Smith
v.
Perry

This case is not covered by Casetext's citator
UNITED STATES DISTRICT COURT FOR THE MIDDLE DISTRICT OF NORTH CAROLINAJul 16, 2018
1:16CV396 (M.D.N.C. Jul. 16, 2018)

1:16CV396

07-16-2018

S. SHANE SMITH, Plaintiff, v. FRANK L. PERRY, et al., Defendants.


RECOMMENDATION OF UNITED STATES MAGISTRATE JUDGE

This case comes before the undersigned United States Magistrate Judge for a recommended ruling on Defendant Julia Peeler's Motion for Summary Judgment (Docket Entry 60). (See Docket Entry dated Mar. 13, 2018.) For the reasons that follow, the Court should deny the instant Motion.

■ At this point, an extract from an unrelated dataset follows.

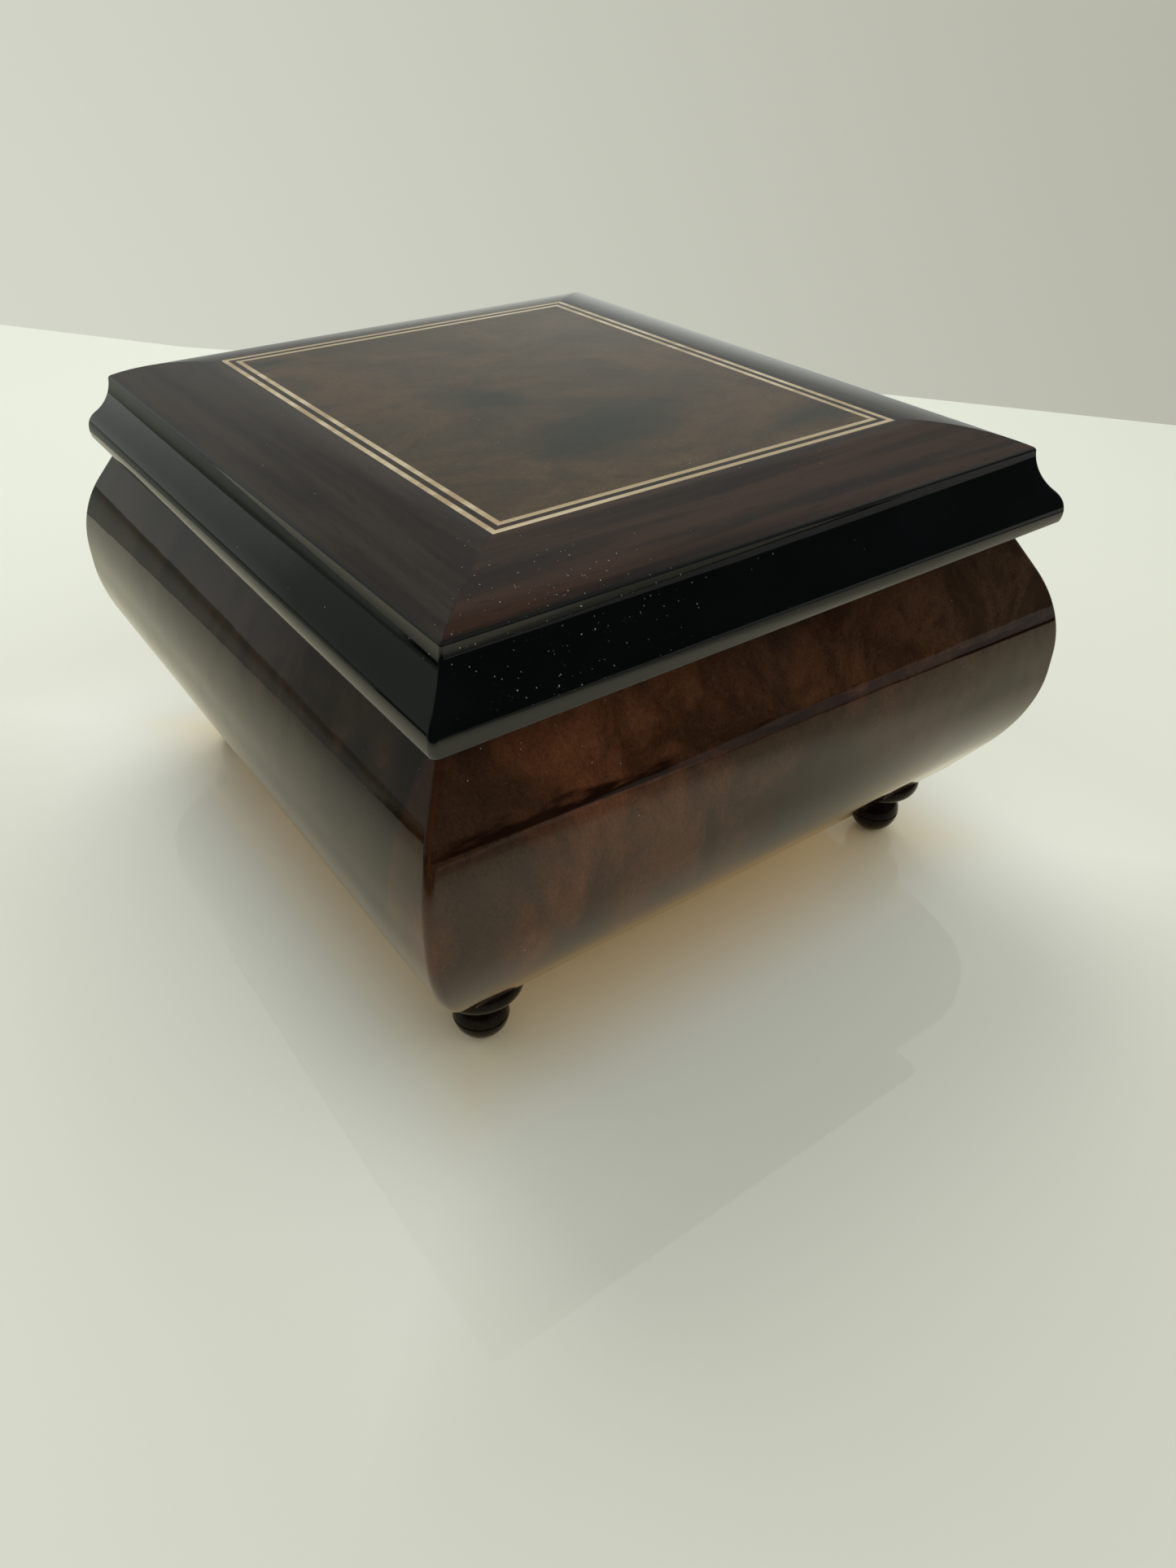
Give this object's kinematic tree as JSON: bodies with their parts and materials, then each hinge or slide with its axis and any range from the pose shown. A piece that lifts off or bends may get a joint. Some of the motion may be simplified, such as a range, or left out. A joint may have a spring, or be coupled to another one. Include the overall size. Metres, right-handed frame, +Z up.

Plaintiff, a state prisoner proceeding pro se, commenced this action by filing a complaint under 42 U.S.C. § 1983 against more than a dozen state prison officials and employees, including Defendant Peeler. (See Docket Entry 1.) The complaint does not clearly set forth particular claims against particular Defendants. (See id., § IV, ¶¶ 1-75.) It does, however, generally assert a claim against "prison official Defendants" for "sexually abus[ing], harass[ing], and manipulat[ing] prisoners in their care[.]" (Id., § IV, ¶ 2.d.) "Sexual abuse of an inmate may be actionable where a correctional officer is in a position of authority over a prisoner. Sexual assault is 'not a legitimate part of a prisoner's punishment, and the substantial physical and emotional harm[s] suffered by a victim of such abuse are compensable injuries' under Section 1983." Smith v. Beck, No. 1:08CV166, 2011 WL 65962, at *5 (M.D.N.C. Jan. 10, 2011) (unpublished) (quoting Berryhill v. Schriro, 137 F.3d 1073, 1076 (8th Cir. 1998)), recommendation adopted, 2012 WL 1340766 (M.D.N.C. Apr. 18, 2012) (unpublished), aff'd, 577 F. App'x 196 (4th Cir. 2014); see also Jackson v. Holley, 666 F. App'x 242, 244 (4th Cir. 2016) ("There can be little doubt that sexual abuse is repugnant to contemporary standards of decency, and that allegations of sexual abuse can amount to an Eighth Amendment violation.").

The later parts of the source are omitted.